In the post-game, Billy said what he said. I don’t really care. Coach-speak, at least in the U.S., is largely theater, there is maybe 5% interesting there, and everything else is signaling theory. It’s substantive garbage, just like nearly every other coach’s post-game tango (hooah!) with the media. But far worse to me, when it comes to signaling, is the message that riding with Melo in these moments sends to Donovan’s troops.

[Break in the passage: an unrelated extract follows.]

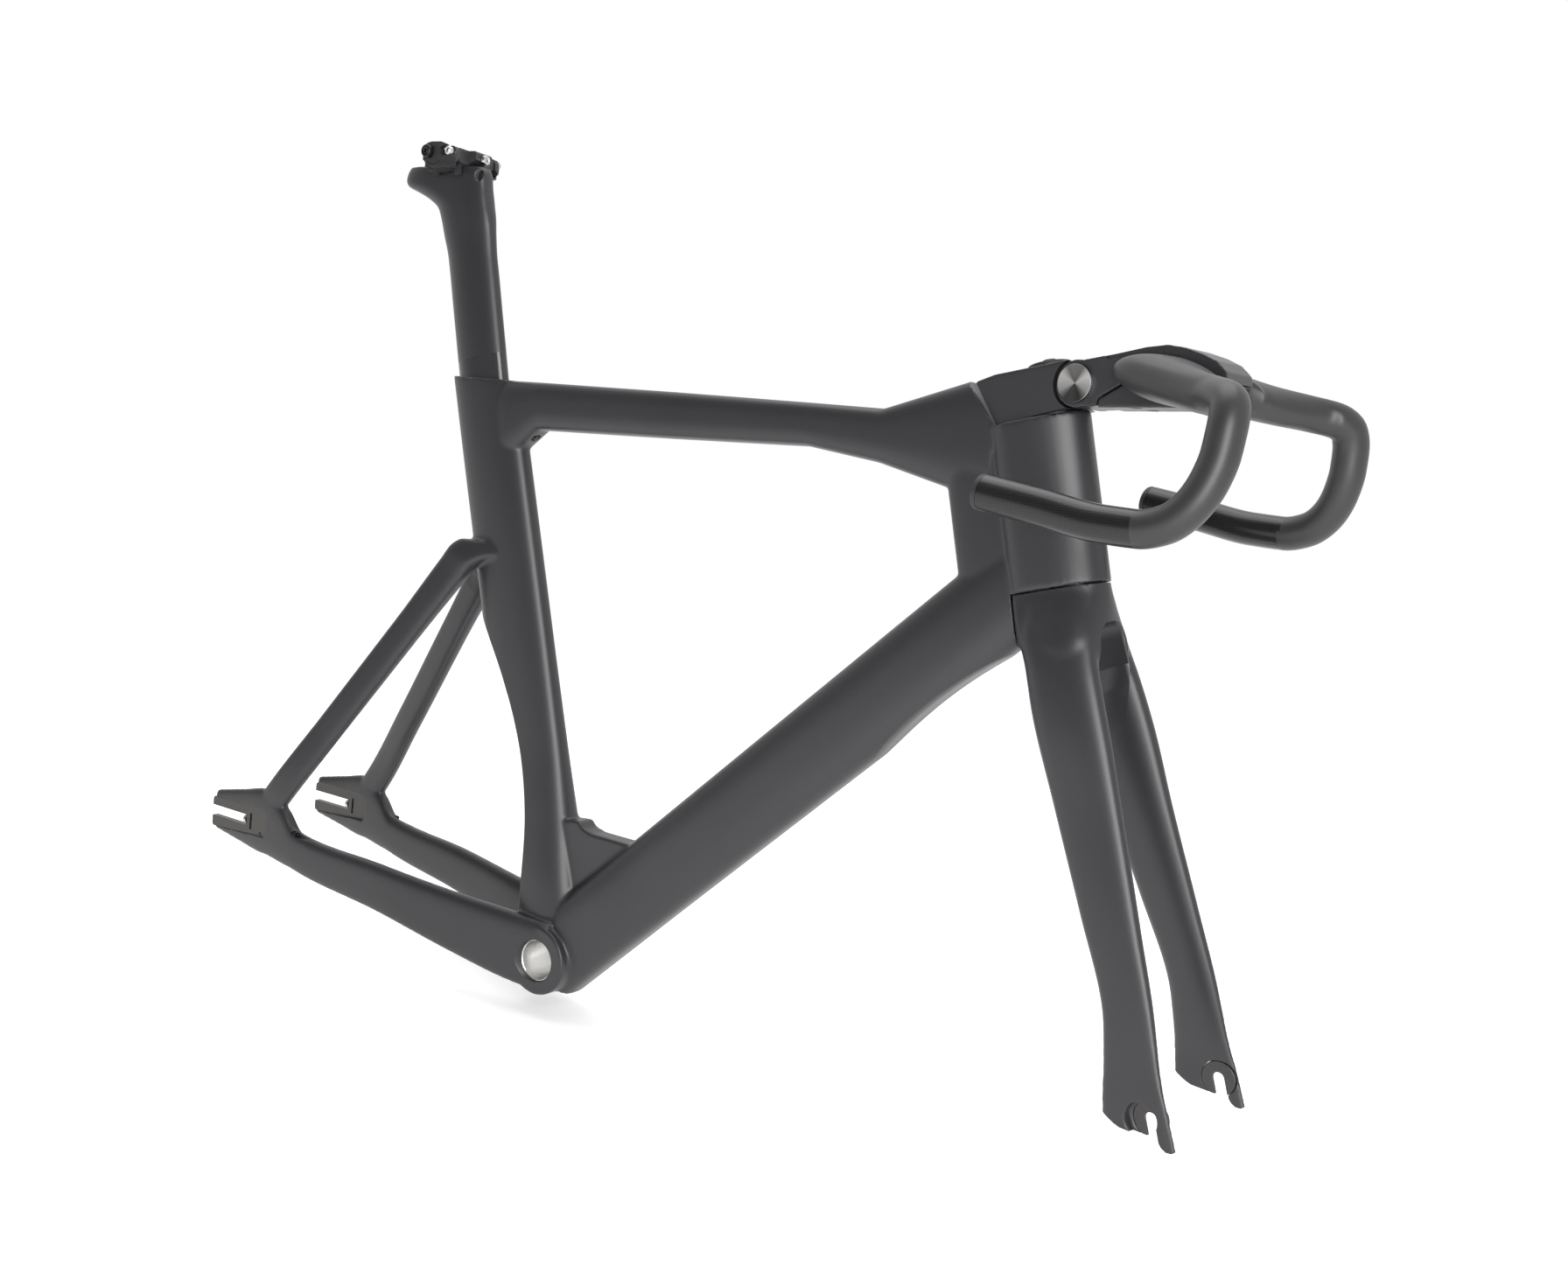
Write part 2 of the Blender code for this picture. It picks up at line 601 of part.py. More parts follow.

Fats, Grant, 2Pat, Abrines, even T-Ferg...these guys are all flawed. We know this. Often times they are a net negative within the rhythms of the game. But this bench mob fights, and their fight gave the Thunder — THEIR TEAM — a shot against a Blazers team that was ready to blow Russ, PG, and Melo out of their own gym. They worked their butts off to give Melo a shot, let alone three of them. And when they see Donovan continue to ride with the guy who can’t hit a shot when he’s wide open, when the entire team has banked on him being able to do that one specific thing that would result in the payoff for the everything that everyone else just sacrificed to get to that moment...

I can’t even finish the thought.

Next game: @ San Antonio Spurs on Thursday, March 29th at 7PM CST

Props to the Blazers. They’ve figured it out this year, and I love seeing that.